- _WORK INSTRUCTIONS_:
Write out each line from the data below that includes the word "named".

- _RECORDS SHOWN_:
# # # # # # #

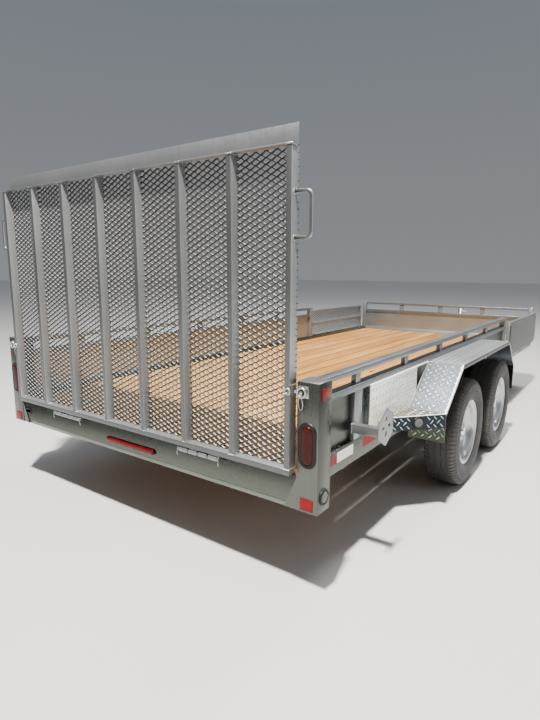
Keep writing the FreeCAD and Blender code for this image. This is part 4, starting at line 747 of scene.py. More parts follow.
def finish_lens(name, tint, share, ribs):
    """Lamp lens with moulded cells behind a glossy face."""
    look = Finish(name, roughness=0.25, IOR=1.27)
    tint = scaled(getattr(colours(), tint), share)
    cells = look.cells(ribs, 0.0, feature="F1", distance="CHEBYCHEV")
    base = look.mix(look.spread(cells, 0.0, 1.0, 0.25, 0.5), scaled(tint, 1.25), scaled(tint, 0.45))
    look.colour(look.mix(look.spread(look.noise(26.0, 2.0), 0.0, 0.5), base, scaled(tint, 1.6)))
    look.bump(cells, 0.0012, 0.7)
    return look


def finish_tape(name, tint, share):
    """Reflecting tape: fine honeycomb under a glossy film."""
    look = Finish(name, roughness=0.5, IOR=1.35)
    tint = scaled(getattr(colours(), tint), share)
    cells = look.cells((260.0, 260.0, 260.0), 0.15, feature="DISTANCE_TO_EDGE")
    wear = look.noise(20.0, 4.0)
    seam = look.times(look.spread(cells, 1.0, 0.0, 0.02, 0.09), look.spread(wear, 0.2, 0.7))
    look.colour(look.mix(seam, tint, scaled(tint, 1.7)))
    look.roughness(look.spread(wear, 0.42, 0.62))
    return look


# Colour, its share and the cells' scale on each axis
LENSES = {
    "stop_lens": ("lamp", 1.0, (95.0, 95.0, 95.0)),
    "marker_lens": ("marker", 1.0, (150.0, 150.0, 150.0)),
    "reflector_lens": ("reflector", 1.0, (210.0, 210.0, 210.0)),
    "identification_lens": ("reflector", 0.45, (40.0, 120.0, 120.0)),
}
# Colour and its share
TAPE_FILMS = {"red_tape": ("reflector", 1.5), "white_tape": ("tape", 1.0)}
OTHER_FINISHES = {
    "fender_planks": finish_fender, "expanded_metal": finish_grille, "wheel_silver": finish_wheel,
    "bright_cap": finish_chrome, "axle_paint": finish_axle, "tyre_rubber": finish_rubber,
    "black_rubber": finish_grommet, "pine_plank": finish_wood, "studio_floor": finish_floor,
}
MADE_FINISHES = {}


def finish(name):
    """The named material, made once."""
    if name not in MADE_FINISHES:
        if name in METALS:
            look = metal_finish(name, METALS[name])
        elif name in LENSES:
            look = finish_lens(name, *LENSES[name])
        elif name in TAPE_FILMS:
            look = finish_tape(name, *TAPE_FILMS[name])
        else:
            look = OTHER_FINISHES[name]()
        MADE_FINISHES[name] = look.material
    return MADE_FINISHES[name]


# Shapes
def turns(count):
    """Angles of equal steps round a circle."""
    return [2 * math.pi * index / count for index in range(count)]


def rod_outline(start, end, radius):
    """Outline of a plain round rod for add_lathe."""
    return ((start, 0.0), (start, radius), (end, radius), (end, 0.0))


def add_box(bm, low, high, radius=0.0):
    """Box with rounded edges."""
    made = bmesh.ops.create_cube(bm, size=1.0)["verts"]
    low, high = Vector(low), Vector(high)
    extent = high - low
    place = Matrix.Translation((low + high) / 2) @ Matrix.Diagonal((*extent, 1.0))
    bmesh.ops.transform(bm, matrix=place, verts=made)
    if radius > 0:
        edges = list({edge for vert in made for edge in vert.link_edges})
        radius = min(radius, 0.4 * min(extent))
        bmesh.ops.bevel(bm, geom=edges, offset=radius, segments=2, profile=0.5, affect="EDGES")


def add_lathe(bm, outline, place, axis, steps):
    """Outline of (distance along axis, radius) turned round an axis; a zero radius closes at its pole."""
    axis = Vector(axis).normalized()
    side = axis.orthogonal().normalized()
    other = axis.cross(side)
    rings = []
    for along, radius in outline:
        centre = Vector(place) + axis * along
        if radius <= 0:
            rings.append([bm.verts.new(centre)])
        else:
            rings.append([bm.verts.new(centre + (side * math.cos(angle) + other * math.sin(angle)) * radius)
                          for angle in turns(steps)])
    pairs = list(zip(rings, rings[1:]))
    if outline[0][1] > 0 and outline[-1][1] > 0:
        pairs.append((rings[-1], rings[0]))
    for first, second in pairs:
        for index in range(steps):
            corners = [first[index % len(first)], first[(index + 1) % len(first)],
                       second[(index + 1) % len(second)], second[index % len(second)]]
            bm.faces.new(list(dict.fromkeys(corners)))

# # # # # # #

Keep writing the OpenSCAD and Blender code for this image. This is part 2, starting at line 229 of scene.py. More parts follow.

# # # # # # #

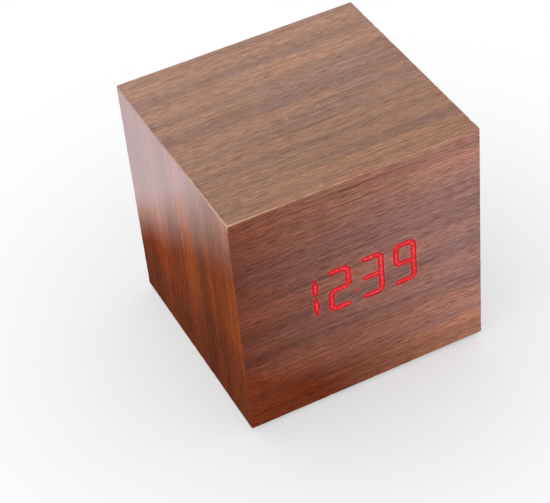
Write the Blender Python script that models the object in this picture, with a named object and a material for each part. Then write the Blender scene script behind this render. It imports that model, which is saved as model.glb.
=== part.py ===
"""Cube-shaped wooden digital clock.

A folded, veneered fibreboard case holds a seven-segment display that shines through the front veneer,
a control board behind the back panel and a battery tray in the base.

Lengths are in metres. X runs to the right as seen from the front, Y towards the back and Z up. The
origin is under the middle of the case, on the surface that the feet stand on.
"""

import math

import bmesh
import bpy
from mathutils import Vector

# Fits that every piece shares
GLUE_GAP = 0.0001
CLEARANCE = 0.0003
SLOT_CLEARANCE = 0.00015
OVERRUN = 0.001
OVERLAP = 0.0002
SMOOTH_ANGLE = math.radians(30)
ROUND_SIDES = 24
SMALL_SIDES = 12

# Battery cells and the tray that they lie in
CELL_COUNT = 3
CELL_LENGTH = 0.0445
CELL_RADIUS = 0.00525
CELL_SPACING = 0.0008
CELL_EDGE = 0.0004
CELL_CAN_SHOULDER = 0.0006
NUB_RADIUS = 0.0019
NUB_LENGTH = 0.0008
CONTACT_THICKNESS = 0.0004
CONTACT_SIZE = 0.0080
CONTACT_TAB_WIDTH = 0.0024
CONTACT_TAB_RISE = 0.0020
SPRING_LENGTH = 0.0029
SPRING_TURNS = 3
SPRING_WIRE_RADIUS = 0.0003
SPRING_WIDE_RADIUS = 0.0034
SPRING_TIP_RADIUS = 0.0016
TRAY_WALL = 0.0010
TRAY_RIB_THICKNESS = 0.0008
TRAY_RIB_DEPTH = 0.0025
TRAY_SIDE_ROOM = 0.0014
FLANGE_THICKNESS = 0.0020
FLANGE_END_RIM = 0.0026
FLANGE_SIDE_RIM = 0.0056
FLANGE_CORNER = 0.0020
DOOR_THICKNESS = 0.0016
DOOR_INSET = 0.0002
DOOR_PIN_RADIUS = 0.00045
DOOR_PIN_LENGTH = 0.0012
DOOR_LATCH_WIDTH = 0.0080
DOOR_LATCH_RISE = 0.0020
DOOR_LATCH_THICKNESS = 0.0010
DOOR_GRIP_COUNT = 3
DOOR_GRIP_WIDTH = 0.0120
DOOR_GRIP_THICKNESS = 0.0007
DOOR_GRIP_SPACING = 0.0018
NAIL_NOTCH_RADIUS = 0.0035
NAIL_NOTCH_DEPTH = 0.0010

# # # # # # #

- _ANSWER FOR THIS EXERCISE_:
    """The named material, made once."""
Write the Blender Python script that models the object in this picture, with a named object and a material for each part. Then write the Blender scene script behind this render. It imports that model, which is saved as model.glb.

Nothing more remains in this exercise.